Hierarchical Structured Neural Network: Efficient Retrieval Scaling for Large Scale Recommendation
Kaushik Rangadurai, Siyang Yuan, Minhui Huang, Yiqun Liu, Golnaz Ghasemiesfeh, Yunchen Pu, Haiyu Lu, Xingfeng He, Fangzhou Xu, Andrew Cui, Vidhoon Viswanathan, Lin Yang, Liang Wang, Jiyan Yang, Chonglin Sun
TL;DR
The paper addresses the inefficiency and limited expressiveness of conventional Two Tower retrieval for large-scale recommendations. It introduces Hierarchical Structured Neural Network (HSNN), combining Modular Neural Networks (MoNN) with a hierarchical item index to enable sublinear, expressive user–item interaction learning and joint optimization across index and model. Key innovations include Learning To Index (LTI) with gradient-based soft assignments, Residual Learning across index levels, and Joint Optimization of Index and MoNN (JOIM), along with training optimizations to stabilize learning. Empirical results show substantial offline gains in NE and Recall, and significant online improvements in Meta Ads, demonstrating scalable, adaptive retrieval capable of handling item drift and online updates.
Abstract
Retrieval, the initial stage of a recommendation system, is tasked with down-selecting items from a pool of tens of millions of candidates to a few thousands. Embedding Based Retrieval (EBR) has been a typical choice for this problem, addressing the computational demands of deep neural networks across vast item corpora.

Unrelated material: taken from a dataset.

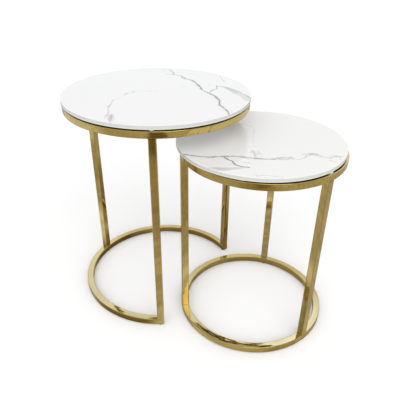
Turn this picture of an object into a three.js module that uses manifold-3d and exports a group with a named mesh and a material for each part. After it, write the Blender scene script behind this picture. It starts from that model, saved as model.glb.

EBR utilizes Two Tower or Siamese Networks to learn representations for users and items, and employ Approximate Nearest Neighbor (ANN) search to efficiently retrieve relevant items. Despite its popularity in industry, EBR faces limitations. The Two Tower architecture, relying on a single dot product interaction, struggles to capture complex data distributions due to limited capability in learning expressive interactions between users and items. Additionally, ANN index building and representation learning for user and item are often separate, leading to inconsistencies exacerbated by representation (e.g. continuous online training) and item drift (e.g. items expired and new items added). In this paper, we introduce the Hierarchical Structured Neural Network (HSNN), an efficient deep neural network model to learn intricate user and item interactions beyond the commonly used dot product in retrieval tasks, achieving sublinear computational costs relative to corpus size. A Modular Neural Network (MoNN) is designed to maintain high expressiveness for interaction learning while ensuring efficiency. A mixture of MoNNs operate on a hierarchical item index to achieve extensive computation sharing, enabling it to scale up to large corpus size. MoNN and the hierarchical index are jointly learnt to continuously adapt to distribution shifts in both user interests and item distributions. HSNN achieves substantial improvement in offline evaluation compared to prevailing methods.